The material favored by the Master of the Rocks school was referred to by Zhao Zhiqian in the late Qing period as "yellow steamed-chestnut" and to modern collectors as "han" jade. The main source of nephrite for the Chinese was the Kunlun Mountains which form the boundary between Xinjiang province and Tibet. Until the mining of raw material took flight in the late sixteenth century, jade merchants relied on pebbles carried by the two main rivers originating in the Kunlun Mountains and flowing on either side of Khotan. For centuries, the Chinese relied on this traditional method of gathering raw material, and despite the advent of mining in the late sixteenth century, it was not until the late seventeenth or early eighteenth century that Chinese jade connoisseurs overcame their prejudice against mined material. However, the long history of reverence for jade pebbles has meant that the Chinese have continued to use the weathered and discolored skin of pebbles and boulders in their carvings. This even led to the Qianlong Emperor issuing instructions to artificially stain jade in order to give pure material the impression of natural surface staining.
This bottle is carved from pebble material and the combination of the yellowish-green color contrasting with the dark-brown skin allows for the impression of a misty landscape setting for the mythical chi dragons. The carving of the dragons is very similar to an example in the Bloch collection, illustrated by Moss, Graham, Tsang, A Treasury of Chinese Snuff Bottles, Vol. I, Jade, no. 142, and another illustrated in Moss, Graham, Tsang, The Art of the Chinese Snuff Bottle. The J & J Collection, no. 46. Like the Bloch bottle, the present example has an unusually wide mouth.

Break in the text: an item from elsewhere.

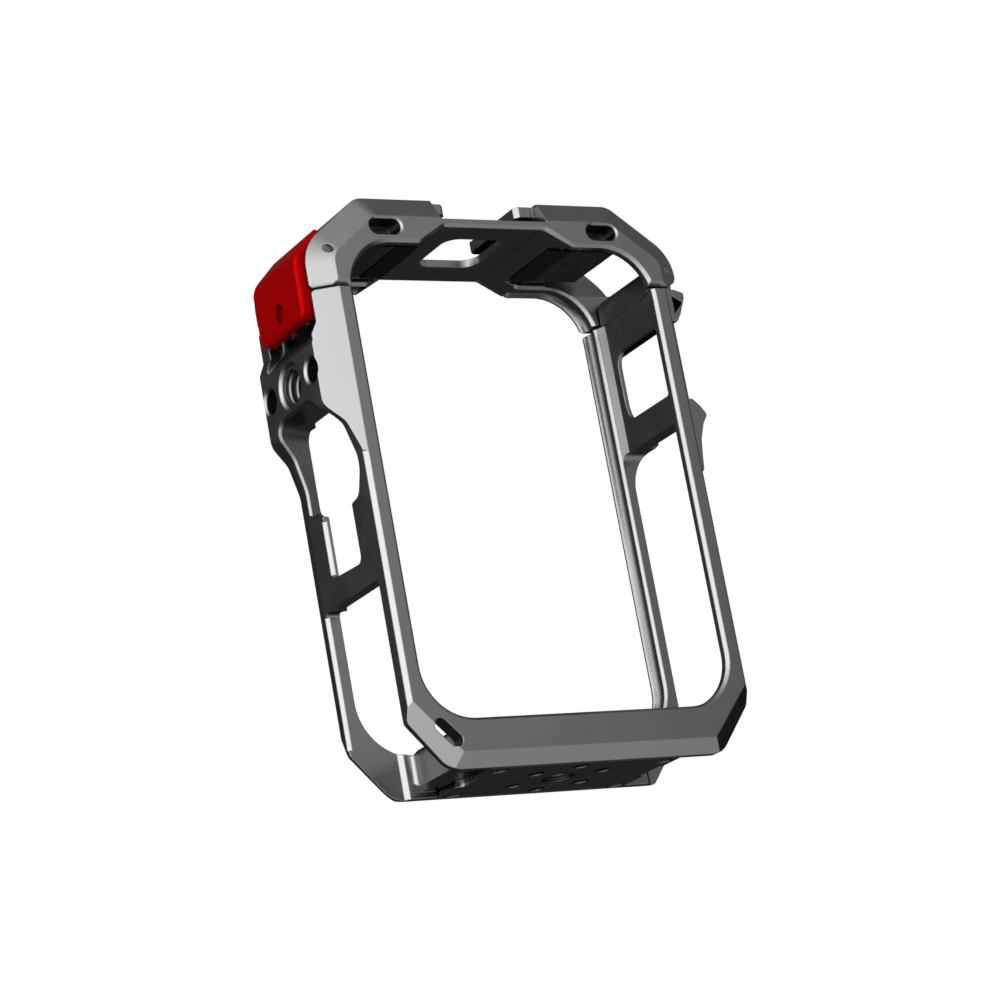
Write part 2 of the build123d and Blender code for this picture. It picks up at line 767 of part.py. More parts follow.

There seems to have been one workshop specializing in carvings from this distinctive material, known as the Master of the Rocks School. Its main output was of bottles in this material carved with landscape designs, but many other subjects are recorded, including a few with chi dragon designs which may have been partly produced for the Court. The quality of carving and the use of material of the present bottle are typical of this school.